Michela Murgia e l’ultima telefonata al suo medico: “Dottore ho finito, ora posso andare”
"Dottore ho finito, ora posso andare", con queste ultime parole la mattina del 10 agosto, poche ore prima della sua morte, Michela Murgia ha voluto salutare al telefono il medico che l'aveva curata e assistita nel corso della sua malattia, il dottor Fabio Calabrò. Una telefonata inattesa che la scrittrice scomparsa ha voluto però con caparbietà per tenere fede a un patto reciproco, nonostante ormai le restassero pochissime forze. Come ha raccontato lo stesso oncologo, tra i due infatti vi era stato un patto fin dai primi giorni della scoperta della malattia, quando Murgia mise in chiaro che avrebbe interrotto ogni cura in caso di incapacità di lavorare o scrivere.
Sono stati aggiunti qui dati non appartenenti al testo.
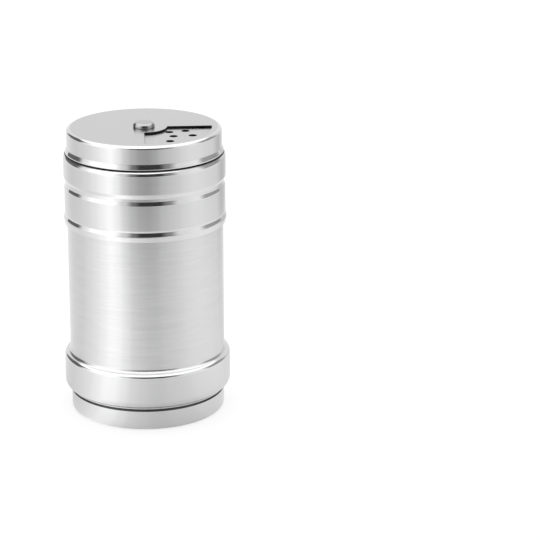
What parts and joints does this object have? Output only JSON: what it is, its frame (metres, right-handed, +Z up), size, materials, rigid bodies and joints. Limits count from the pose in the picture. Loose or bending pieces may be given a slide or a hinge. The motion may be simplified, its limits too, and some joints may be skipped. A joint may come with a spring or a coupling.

Che fosse una telefonata particolare il medico lo aveva capito dall'insolito orario. "Era molto presto, non l’aveva mai fatto a quell’ora. Era riuscita a dettare l’ultimo capitolo del libro sulla Gpa, la gestazione per altri, un lavoro al quale teneva particolarmente. Voleva che lo sapessi, che ce l’aveva fatta" ha raccontato Calabrò a Repubblica. Compiuto quel lavoro a cui teneva particolarmente, Murgia ha capito che era giunto il momento e con un filo di voce si è congedata anche dal medico. “Dottore, ora posso andare”, ha sussurrato al telefono. Qualche ora dopo si è spenta tra le carezze di familiari e amici.
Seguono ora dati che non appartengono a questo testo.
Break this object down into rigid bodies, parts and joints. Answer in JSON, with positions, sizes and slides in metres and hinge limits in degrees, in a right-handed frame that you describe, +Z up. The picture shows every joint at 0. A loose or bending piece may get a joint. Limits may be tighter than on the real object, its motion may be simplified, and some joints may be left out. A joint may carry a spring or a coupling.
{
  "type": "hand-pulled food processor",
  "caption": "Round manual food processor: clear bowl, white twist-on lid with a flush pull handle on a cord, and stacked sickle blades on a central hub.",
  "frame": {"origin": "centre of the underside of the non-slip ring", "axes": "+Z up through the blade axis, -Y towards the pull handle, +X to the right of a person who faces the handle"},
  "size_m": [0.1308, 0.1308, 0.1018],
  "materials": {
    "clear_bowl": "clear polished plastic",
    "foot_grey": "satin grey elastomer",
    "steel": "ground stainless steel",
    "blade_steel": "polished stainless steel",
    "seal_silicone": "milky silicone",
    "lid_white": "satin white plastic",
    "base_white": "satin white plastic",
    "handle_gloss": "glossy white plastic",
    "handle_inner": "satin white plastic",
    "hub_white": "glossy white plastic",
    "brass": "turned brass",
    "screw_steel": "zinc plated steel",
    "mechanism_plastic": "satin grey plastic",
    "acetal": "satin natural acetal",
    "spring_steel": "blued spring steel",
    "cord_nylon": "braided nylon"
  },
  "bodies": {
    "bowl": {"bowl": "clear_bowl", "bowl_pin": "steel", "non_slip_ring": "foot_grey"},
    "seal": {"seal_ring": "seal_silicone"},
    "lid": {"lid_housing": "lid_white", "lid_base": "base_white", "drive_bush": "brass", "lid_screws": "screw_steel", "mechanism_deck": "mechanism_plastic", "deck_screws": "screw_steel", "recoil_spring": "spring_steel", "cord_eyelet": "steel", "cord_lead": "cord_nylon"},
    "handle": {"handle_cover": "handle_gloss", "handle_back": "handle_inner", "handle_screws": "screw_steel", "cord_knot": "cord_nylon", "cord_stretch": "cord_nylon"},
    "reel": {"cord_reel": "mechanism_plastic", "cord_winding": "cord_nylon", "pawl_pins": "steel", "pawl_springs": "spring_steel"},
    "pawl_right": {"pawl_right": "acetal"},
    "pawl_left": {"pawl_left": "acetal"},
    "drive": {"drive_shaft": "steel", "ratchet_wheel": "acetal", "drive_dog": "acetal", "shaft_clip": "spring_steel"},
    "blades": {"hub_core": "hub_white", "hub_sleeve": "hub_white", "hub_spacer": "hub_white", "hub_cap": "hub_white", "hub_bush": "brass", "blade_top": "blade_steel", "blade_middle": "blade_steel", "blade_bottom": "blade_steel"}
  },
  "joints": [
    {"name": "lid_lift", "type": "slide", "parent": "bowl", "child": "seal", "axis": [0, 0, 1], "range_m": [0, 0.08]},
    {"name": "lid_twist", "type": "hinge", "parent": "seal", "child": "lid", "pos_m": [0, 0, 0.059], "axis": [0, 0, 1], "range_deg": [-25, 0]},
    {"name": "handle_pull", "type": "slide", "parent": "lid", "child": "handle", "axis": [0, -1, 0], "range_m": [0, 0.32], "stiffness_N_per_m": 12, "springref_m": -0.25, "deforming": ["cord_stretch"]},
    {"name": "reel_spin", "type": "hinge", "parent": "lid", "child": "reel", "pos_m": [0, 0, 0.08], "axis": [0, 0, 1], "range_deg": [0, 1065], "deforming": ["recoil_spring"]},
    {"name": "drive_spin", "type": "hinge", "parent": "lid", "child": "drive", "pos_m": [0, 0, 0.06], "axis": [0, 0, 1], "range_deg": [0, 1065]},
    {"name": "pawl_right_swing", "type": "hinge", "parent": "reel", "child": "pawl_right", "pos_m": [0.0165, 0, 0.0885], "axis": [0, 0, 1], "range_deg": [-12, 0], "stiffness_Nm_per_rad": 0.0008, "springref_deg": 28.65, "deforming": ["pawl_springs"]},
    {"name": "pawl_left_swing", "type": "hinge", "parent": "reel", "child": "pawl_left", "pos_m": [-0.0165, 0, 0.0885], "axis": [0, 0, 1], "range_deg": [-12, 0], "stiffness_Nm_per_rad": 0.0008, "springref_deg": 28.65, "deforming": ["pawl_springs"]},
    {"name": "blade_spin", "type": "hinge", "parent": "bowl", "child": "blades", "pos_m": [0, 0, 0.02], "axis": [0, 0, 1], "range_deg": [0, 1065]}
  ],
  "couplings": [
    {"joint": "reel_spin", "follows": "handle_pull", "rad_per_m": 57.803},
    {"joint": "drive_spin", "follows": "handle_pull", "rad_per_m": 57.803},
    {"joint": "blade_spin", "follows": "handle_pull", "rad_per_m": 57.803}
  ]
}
"Io tentavo di edulcorare la situazione, non me la sentivo in quel momento di essere diretto. Lei però capì e mi chiese soltanto una cosa: quanto mi resta? Poi aggiunse: ‘Dottore, io voglio continuare a fare la mia vita. Se devo sottopormi a una terapia che mi piega in due e mi rende incapace di lavorare, di scrivere, ci salutiamo qui' " ha ricordato il dottor Calabrò, ricostruendo i momenti in cui aveva dovuto comunicare a Murgia del tumore ai reni. "In quella fase non era necessario fare chemioterapia, ci lasciammo con un sorriso e un patto" ha aggiunto il medico.
"Lui mi ha lasciato totale autonomia dandomi tutti gli elementi per capirla e gestirla. Sono libera di scegliere quanto curarmi, se prendere meno o più medicine, perché nel mio corpo ci sono io. Insomma, ha rispettato completamente la mia volontà. A mio parere il miglior medico che mi potesse capitare" aveva detto di lui Murgia, ricordando la libertà che il suo dottore le aveva lasciato nella gestione della malattia.
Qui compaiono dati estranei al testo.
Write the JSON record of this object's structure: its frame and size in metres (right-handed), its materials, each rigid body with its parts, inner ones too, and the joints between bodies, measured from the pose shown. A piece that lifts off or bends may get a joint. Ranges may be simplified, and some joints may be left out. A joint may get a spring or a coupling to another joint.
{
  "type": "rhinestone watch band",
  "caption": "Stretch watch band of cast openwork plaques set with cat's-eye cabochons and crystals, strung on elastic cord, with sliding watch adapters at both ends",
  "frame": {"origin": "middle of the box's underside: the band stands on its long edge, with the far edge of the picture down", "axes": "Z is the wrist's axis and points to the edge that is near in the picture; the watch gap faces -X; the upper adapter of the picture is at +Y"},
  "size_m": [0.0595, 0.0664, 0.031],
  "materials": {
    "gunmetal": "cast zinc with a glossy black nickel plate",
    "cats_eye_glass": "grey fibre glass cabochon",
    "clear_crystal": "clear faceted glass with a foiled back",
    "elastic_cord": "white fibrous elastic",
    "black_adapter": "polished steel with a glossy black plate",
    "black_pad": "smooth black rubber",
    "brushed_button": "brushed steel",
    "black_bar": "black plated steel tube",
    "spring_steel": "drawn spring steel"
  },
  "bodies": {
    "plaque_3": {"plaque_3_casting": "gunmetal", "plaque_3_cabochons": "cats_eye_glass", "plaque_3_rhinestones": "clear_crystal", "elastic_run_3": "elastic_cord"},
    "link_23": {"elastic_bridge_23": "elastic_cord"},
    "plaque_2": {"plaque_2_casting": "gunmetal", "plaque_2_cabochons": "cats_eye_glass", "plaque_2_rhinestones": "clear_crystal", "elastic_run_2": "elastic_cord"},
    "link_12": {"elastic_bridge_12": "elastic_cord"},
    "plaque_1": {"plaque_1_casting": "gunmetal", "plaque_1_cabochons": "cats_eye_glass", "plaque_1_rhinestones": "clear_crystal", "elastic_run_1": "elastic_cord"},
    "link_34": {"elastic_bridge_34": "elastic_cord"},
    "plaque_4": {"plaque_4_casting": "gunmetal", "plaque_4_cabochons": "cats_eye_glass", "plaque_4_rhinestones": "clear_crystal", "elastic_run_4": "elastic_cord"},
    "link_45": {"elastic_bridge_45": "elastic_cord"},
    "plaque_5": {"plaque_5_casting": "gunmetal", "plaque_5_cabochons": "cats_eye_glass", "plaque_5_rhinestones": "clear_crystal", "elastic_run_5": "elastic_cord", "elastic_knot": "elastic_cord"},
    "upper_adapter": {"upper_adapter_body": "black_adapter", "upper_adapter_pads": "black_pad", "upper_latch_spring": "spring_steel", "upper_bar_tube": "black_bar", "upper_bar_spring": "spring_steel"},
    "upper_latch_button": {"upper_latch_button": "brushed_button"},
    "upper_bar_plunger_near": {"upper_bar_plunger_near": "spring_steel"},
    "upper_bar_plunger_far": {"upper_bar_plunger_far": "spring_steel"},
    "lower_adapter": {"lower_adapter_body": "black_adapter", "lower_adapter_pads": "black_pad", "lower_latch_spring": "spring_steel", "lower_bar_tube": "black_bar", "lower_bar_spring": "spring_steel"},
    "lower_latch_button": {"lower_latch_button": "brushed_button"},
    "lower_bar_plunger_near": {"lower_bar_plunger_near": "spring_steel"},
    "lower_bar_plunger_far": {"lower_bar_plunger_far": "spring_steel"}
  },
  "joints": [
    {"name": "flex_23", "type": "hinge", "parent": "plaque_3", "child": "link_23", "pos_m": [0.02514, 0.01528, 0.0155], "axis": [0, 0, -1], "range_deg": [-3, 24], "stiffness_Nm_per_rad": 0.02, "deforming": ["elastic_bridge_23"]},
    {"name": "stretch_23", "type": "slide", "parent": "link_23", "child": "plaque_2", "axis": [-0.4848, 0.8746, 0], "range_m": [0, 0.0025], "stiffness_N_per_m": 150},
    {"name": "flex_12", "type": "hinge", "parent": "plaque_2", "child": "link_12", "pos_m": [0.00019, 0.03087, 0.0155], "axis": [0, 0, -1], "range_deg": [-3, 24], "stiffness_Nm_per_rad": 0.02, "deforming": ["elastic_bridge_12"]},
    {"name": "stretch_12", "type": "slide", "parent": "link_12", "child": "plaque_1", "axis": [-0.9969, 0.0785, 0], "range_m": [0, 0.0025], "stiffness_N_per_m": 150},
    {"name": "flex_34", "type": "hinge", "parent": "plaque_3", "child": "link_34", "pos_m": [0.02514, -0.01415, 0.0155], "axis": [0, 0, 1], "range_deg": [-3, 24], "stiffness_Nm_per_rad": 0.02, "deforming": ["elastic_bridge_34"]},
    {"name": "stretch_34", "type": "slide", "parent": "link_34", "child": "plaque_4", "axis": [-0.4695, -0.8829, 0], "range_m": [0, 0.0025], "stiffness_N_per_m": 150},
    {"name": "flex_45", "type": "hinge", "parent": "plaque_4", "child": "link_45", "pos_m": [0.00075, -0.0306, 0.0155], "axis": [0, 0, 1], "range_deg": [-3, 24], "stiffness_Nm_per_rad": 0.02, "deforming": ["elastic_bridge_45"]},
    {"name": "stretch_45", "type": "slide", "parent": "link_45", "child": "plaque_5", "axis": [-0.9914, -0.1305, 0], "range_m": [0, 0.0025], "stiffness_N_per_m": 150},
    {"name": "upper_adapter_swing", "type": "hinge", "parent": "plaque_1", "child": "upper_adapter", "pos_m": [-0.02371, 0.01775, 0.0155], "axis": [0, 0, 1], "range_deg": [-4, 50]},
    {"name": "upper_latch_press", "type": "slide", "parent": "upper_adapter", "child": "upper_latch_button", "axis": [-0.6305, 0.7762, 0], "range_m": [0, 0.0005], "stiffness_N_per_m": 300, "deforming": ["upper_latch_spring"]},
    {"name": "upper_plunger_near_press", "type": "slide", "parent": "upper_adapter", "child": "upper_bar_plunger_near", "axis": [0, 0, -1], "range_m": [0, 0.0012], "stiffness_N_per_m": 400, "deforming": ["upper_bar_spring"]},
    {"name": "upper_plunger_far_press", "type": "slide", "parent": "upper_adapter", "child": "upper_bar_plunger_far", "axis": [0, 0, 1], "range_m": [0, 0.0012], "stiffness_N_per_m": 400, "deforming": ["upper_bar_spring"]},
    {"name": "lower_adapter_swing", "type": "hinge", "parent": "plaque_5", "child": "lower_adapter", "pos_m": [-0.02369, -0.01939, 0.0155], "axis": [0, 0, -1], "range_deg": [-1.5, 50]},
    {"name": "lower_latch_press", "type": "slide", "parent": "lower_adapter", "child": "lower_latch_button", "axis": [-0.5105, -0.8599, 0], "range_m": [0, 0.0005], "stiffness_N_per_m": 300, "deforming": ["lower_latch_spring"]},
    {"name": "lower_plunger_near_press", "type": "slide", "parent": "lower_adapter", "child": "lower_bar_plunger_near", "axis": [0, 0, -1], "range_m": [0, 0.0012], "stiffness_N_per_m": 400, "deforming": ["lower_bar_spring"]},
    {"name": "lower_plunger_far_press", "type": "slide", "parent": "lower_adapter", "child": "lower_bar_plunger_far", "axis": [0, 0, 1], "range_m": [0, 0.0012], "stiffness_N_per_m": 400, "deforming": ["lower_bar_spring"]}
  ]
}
Nei mesi successivi la scrittrice ha continuato il suo lavoro e il suo impegno. "Ogni tanto mi chiamava e mi raccontava di aver camminato per chilometri dalla sua casa di Trastevere al bar nel quale ha scritto "Tre ciotole". Sentiva il tempo venir meno e ha raddoppiato il suo impegno, che poi era la ragione della sua esistenza. Mi sento di dire che Michela ha affrontato il cancro come una opportunità e mai come una condanna. Nelle ultime settimane non riusciva più a muoversi, ma ha continuato a dettare pagine e pagine con una lucidità incredibile" ha sottolineato il medico, concludendo: "Quella telefonata, poche ora prima di morire, è stato il suo modo di affermare ancora una volta la sua libertà: ora ho finito, posso andare".